00... Hmm?! ... Ob es jetzt mal los geht? Also gut. Lange genug auf das leere Blatt des Word-Programms gestarrt. Bringen wir's endlich hinter uns, schreiben wir also eine Kritik zu Lars von Triers Serienkillerfilm "The House that Jack built", der bei der Pressepremiere in Cannes sogar einem Teil der Profi-Zuschauer zuviel wurde. Hat diese rückblendende Szene zum Verlassen des Saals geführt, in welcher der junge Jack ein Entenküken aus dem See herausnetzt, ihm mit einer Zange ein Beinchen abzwickt und dann zusieht, wie es hilflos im Kreis zappelt? Oder war es schon die Szene zu Beginn, in welcher der von Matt Dillon gespielte Jack einer Frau (Uma Thurman), die ihn um Pannenhilfe gebeten hat und ihm dann mit ihrer aufgekratzten Plapperei auf die Nerven geht, einen Wagenheber ins Gesicht schlägt? Es ist dies der erste von fünf "Vorfällen", die Jack nun selber in allen Details schildern wird, nach eigenen Angaben zufällig ausgewählt aus einem Zeitraum von zwölf Jahren. Tatsächlich hat er mehr als sechzig Mal getötet. Er ist übrigens ein Killer mit eigenem Kühlhaus.
Aber wir müssen nicht nur über Jacks Fälle sprechen, sondern auch über den Fall Lars von Trier. Nach der Vorstellung seines Films "Melancholia" 2011 in Cannes hat er auf einer Pressekonferenz gesagt, er sei ein Nazi. Auch wenn bei diesem Regisseur nie ganz sicher ist, ob er mit einer sehr eigenen Art von Humor provozieren will oder ob er es wirklich ernst meint, wurde er vom Festival ausgeschlossen und erst in diesem Jahr wieder eingeladen. Mit eben jenem Serienkiller-Film, in dem der empathielose Jack sich im Spiegel "normale" Gestik und Mimik antrainiert, sich mit biedermännischer Chuzpe ins Haus einer älteren Frau hineinstottert, sie in quälend langen Szenen erwürgt, ersticht und dann auf einen Sessel drapiert und fotografiert. Denn dieser Jack, der in seine Erzählung immer wieder illustrierte Exkurse über Architektur, William Blake oder deutschen Eiswein einbaut, versteht sich als Künstler.
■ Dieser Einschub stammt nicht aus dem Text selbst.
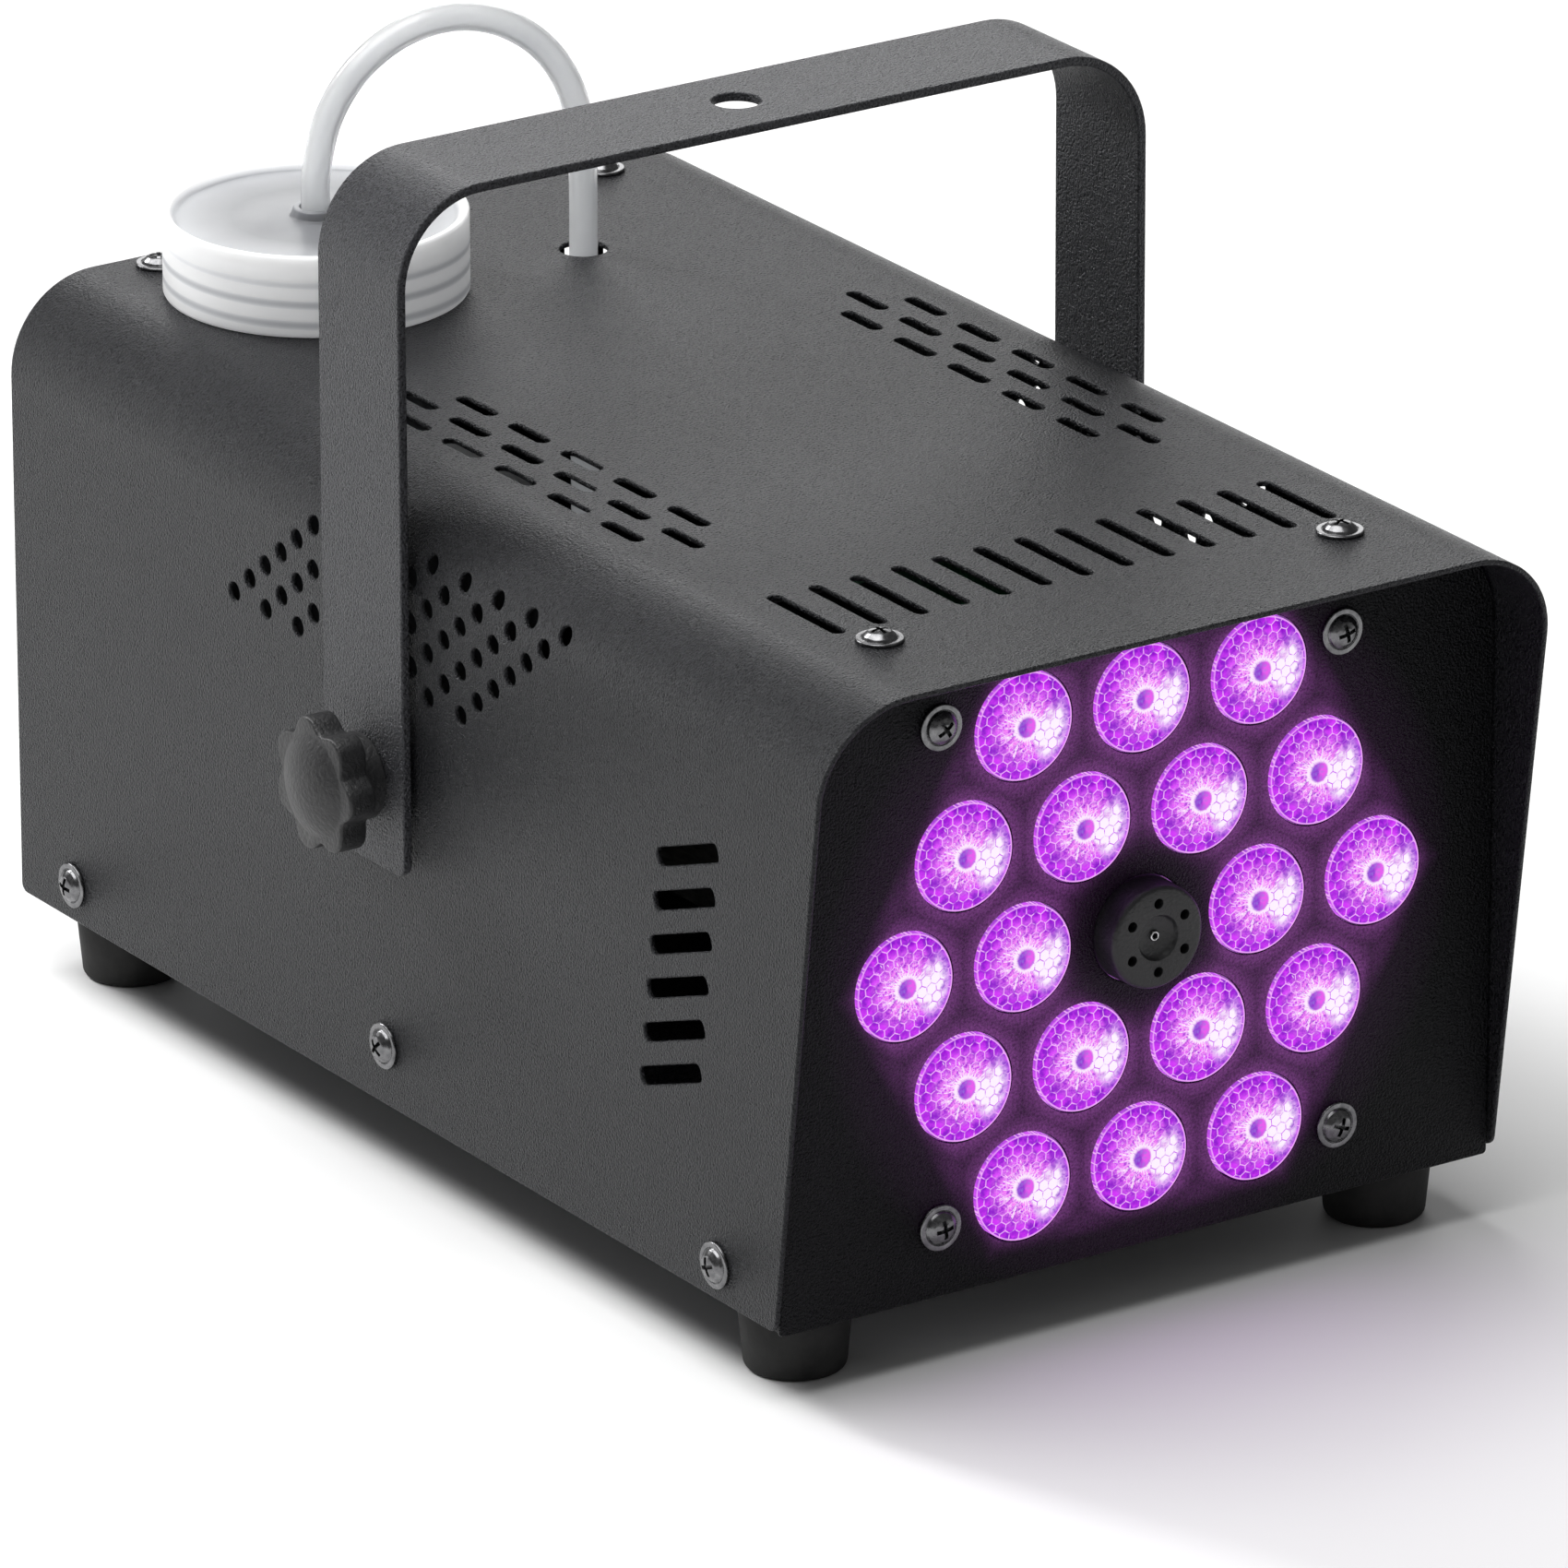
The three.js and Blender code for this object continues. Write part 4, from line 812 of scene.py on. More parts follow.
def cover():
    reach = unfold_z(cover_foot)
    steps = 10
    rear = [(reach, cover_rear), (-reach, cover_rear)]
    bend_places = [bend_middle * math.pi / 2 * k / steps for k in range(steps + 1)]
    front = [(-reach, front_edge_y(cover_foot))]
    for place in reversed(bend_places):
        z = cover_top - bend + bend * math.cos(place / bend_middle)
        front.append((-(flat_half + place), front_edge_y(z)))
    front += [(-u, y) for u, y in reversed(front)]
    corners = [2 * MM, 2 * MM, 2.5 * MM] + [0] * (len(front) - 2) + [2.5 * MM]
    outline = filleted(rear + front, corners, 5)
    bm = sheet(outline, cover_holes(), sheet_thick, edge_round, fold_cover,
               bend_cuts(flat_half, bend, sheet_thick, 16))
    add("housing_cover", bm, powder, "housing", ["cover"])


cover()

# ---------- front panel, rear panel and tray ----------
nozzle_place = Vector((0, panel_low.y, middle("nozzle").z))
lens_nodes = [f"lens_{i:02d}" for i in range(1, 19)]
lens_middles = [middle(name) for name in lens_nodes]
panel_corner = 18.4 * MM


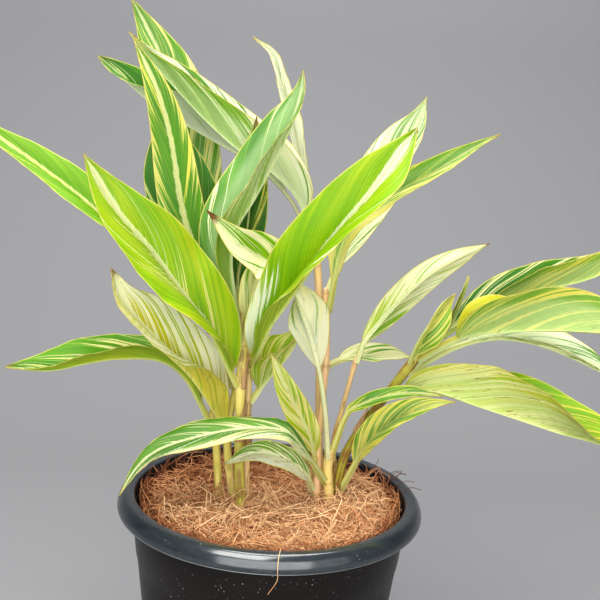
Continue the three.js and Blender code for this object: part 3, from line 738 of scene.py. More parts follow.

Er ist also das, was Lars von Trier dem Zuschauer als Analogie selber aufdrängt: ein Alter Ego des Regisseurs.
Böse Bilder aus Lars von Triers Seele?
Schon in "Melancholia", in dem ein vorher hinter der Sonne versteckter Himmelskörper die Erde zerstören wird, hat Lars von Trier seine eigene Depression zur Schau gestellt und sie metaphorisch anwachsen lassen zu einem schwarzen Ego-Planeten. Seht her, so groß ist meine Krankheit – und so groß lasse ich uns alle untergehen! Zwei Jahre vorher, in seiner wüsten Geschlechterkampfgeschichte "Antichrist", hat der immer wieder unter schwerem Katholizismus leidende Regisseur sich von der Aufklärung verabschiedet. Zitieren wir aus einer eigenen Kritik: "...ist das alles nicht nur ein im Horrorgenre übliches Spiel, in dem die Verabredung zwischen Film und Zuschauer lautet, für die Dauer der Vorstellung so zu tun, als gäbe es das Irrationale, inklusive Hexen? ... Was aber, wenn nun Lars von Trier das Mittelalter nicht nur zitiert, sondern tatsächlich zurückbringt, wenn er die dunklen, höllischen, unaufgeklärten Seiten seiner Depression hervorholt, wenn er sie dann verdichtet und gestaltet, sie also zu Kunst verarbeitet? Denn 'Antichrist' ist ja ein faszinierendes und bildermächtiges Kunstwerk, das einen sofort packt und nicht mehr loslässt. Genauso wenig aber lässt einen auch die Frage los, ob dieses Werk das Irrationale, Sexualfeindliche und Misogyne nur darstellt oder nicht doch auch predigt."